[Required task]:
Pull out every line below containing the word "piece".

[Stored rows]:
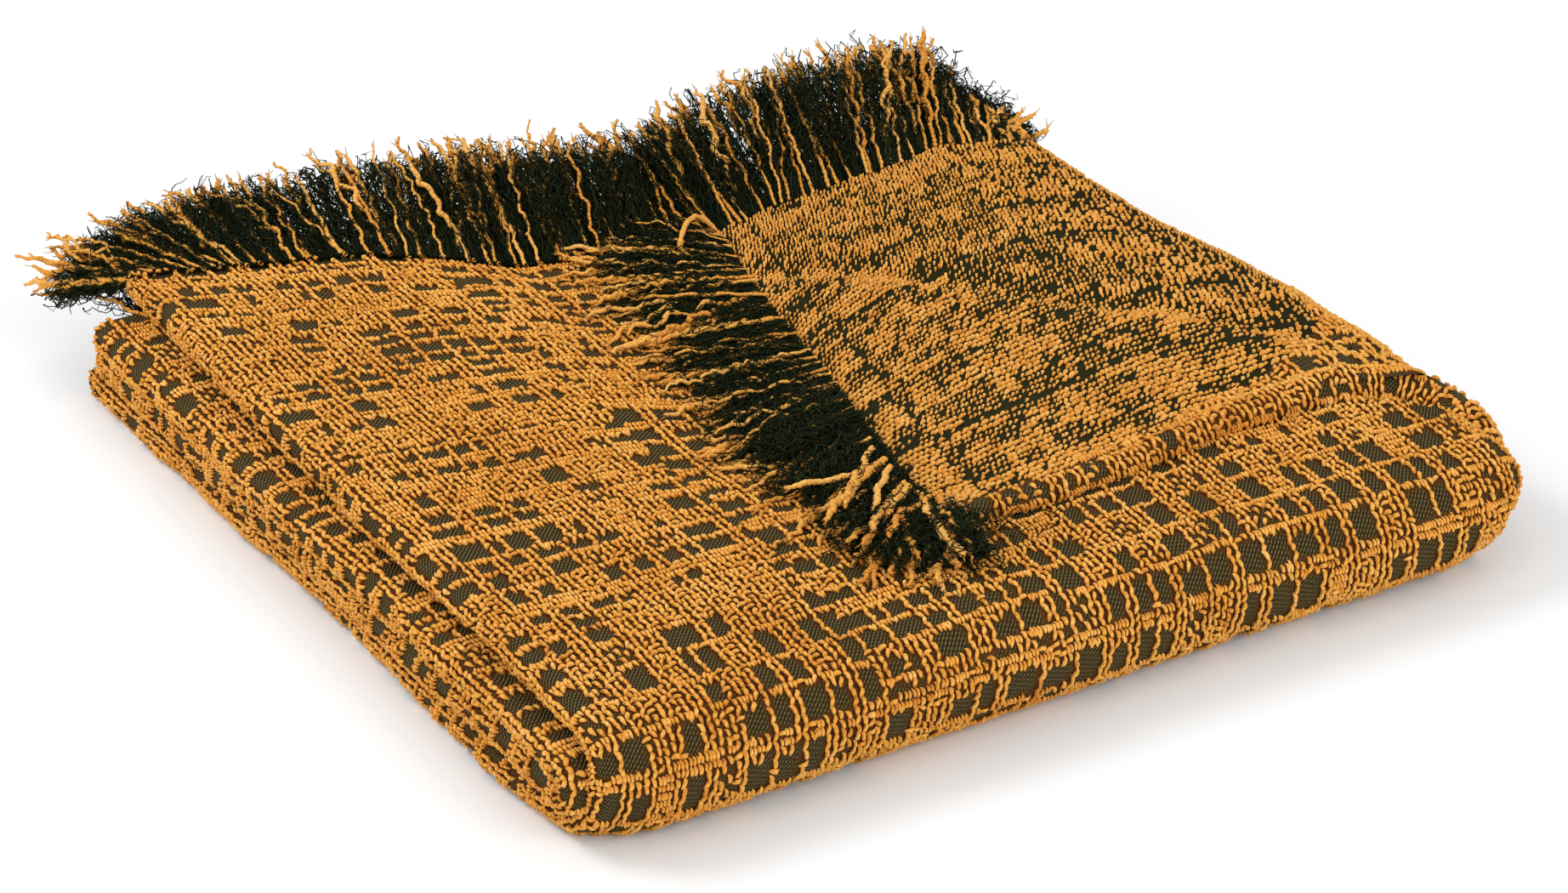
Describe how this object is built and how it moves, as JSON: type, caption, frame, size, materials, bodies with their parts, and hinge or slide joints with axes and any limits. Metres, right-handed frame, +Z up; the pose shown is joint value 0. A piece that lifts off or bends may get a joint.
...
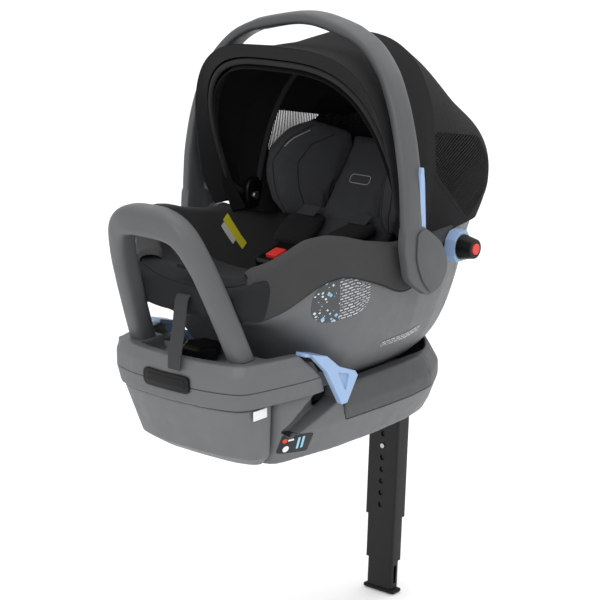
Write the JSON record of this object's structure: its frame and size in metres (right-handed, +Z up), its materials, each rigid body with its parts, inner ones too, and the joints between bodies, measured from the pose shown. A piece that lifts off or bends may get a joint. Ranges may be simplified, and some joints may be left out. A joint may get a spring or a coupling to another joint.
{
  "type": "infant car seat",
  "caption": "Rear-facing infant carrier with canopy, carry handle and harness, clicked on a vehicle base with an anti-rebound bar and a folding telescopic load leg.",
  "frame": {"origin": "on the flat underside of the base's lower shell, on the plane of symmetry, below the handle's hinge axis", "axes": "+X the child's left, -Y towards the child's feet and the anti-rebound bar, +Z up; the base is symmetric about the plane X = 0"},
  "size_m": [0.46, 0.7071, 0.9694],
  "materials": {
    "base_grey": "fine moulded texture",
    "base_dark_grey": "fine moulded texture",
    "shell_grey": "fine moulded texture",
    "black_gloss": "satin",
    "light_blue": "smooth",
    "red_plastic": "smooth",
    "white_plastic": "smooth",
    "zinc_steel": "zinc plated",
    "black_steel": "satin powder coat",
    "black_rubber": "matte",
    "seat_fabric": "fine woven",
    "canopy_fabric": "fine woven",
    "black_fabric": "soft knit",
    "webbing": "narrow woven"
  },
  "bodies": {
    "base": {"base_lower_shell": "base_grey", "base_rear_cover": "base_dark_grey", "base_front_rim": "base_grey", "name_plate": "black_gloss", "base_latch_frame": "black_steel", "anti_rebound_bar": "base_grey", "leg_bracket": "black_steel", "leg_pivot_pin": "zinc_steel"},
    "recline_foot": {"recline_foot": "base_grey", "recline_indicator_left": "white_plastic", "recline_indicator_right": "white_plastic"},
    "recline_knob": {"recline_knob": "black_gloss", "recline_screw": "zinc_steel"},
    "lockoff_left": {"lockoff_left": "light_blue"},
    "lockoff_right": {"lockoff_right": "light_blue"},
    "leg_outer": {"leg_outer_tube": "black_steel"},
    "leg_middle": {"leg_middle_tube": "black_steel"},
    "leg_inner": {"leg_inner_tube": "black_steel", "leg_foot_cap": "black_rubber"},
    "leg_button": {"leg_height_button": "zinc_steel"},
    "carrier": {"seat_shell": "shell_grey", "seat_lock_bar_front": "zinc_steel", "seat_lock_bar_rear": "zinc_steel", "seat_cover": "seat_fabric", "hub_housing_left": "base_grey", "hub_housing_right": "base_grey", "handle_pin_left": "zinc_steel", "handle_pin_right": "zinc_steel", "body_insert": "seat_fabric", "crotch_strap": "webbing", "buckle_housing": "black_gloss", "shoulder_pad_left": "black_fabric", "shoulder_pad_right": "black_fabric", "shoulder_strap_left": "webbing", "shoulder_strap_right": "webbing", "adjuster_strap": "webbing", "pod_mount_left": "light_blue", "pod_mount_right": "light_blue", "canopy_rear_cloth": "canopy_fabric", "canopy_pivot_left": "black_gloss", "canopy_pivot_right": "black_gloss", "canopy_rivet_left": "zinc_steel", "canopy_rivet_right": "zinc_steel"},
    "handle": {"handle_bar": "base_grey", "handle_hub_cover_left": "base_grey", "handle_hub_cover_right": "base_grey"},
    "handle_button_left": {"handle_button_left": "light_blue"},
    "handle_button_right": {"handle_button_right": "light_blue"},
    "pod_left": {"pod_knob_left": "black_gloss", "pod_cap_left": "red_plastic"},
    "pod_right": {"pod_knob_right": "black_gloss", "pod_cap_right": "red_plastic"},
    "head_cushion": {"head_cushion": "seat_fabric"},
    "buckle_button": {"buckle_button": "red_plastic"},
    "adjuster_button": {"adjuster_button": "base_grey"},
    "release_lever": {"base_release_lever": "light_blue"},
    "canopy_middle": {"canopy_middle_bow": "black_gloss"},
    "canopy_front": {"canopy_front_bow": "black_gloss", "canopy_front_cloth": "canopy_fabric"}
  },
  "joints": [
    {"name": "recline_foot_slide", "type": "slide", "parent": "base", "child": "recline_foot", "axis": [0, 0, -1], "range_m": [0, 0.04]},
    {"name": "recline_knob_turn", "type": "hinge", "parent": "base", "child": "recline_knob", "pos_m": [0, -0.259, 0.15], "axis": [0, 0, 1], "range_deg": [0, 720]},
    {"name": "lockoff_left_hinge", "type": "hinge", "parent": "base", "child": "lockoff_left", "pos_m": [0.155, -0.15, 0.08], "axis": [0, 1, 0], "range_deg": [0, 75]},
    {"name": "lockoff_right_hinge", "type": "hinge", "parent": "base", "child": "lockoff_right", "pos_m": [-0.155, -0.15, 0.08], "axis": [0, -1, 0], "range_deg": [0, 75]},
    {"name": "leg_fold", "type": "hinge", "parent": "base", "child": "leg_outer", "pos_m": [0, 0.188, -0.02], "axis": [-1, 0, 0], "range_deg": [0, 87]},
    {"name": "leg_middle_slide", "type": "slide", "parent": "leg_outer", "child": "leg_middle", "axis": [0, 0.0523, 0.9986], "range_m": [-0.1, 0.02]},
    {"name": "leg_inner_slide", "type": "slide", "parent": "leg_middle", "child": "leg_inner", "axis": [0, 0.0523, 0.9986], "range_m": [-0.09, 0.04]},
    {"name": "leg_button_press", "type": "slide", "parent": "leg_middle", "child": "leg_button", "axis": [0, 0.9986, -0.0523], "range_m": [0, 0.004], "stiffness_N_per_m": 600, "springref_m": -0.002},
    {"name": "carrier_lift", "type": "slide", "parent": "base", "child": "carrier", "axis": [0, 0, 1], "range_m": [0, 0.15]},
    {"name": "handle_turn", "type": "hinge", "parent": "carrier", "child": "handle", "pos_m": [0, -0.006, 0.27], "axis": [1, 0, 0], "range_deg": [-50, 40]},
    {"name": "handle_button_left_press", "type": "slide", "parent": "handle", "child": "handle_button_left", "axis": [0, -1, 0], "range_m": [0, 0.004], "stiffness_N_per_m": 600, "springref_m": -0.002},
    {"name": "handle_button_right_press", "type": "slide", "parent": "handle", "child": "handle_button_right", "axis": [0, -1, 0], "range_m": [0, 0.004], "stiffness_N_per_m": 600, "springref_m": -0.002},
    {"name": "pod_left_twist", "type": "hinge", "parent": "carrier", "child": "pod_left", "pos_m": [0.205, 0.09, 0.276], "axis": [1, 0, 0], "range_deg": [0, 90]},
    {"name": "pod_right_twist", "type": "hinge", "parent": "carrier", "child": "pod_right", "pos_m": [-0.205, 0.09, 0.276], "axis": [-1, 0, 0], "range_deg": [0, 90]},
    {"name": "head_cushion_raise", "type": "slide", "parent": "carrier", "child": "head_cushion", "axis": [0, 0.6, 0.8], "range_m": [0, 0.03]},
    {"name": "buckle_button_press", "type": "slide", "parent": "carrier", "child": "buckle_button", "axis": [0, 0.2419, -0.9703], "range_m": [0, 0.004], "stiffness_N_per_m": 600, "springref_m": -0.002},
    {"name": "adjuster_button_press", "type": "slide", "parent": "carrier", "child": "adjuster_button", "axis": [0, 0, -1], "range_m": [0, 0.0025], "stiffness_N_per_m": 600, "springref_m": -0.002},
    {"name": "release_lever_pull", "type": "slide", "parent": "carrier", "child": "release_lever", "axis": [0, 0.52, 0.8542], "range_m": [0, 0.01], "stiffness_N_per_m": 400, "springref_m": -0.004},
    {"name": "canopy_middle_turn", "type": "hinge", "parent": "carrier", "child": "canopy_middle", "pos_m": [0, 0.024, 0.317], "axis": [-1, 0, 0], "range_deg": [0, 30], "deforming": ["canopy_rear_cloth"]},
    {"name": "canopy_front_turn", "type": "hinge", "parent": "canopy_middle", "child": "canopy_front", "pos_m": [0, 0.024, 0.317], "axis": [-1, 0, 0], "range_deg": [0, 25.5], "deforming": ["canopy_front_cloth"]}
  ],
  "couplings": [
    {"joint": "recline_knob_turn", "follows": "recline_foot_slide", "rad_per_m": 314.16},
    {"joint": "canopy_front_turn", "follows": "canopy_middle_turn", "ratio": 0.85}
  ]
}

[Result of the task]:
Describe how this object is built and how it moves, as JSON: type, caption, frame, size, materials, bodies with their parts, and hinge or slide joints with axes and any limits. Metres, right-handed frame, +Z up; the pose shown is joint value 0. A piece that lifts off or bends may get a joint.
Write the JSON record of this object's structure: its frame and size in metres (right-handed, +Z up), its materials, each rigid body with its parts, inner ones too, and the joints between bodies, measured from the pose shown. A piece that lifts off or bends may get a joint. Ranges may be simplified, and some joints may be left out. A joint may get a spring or a coupling to another joint.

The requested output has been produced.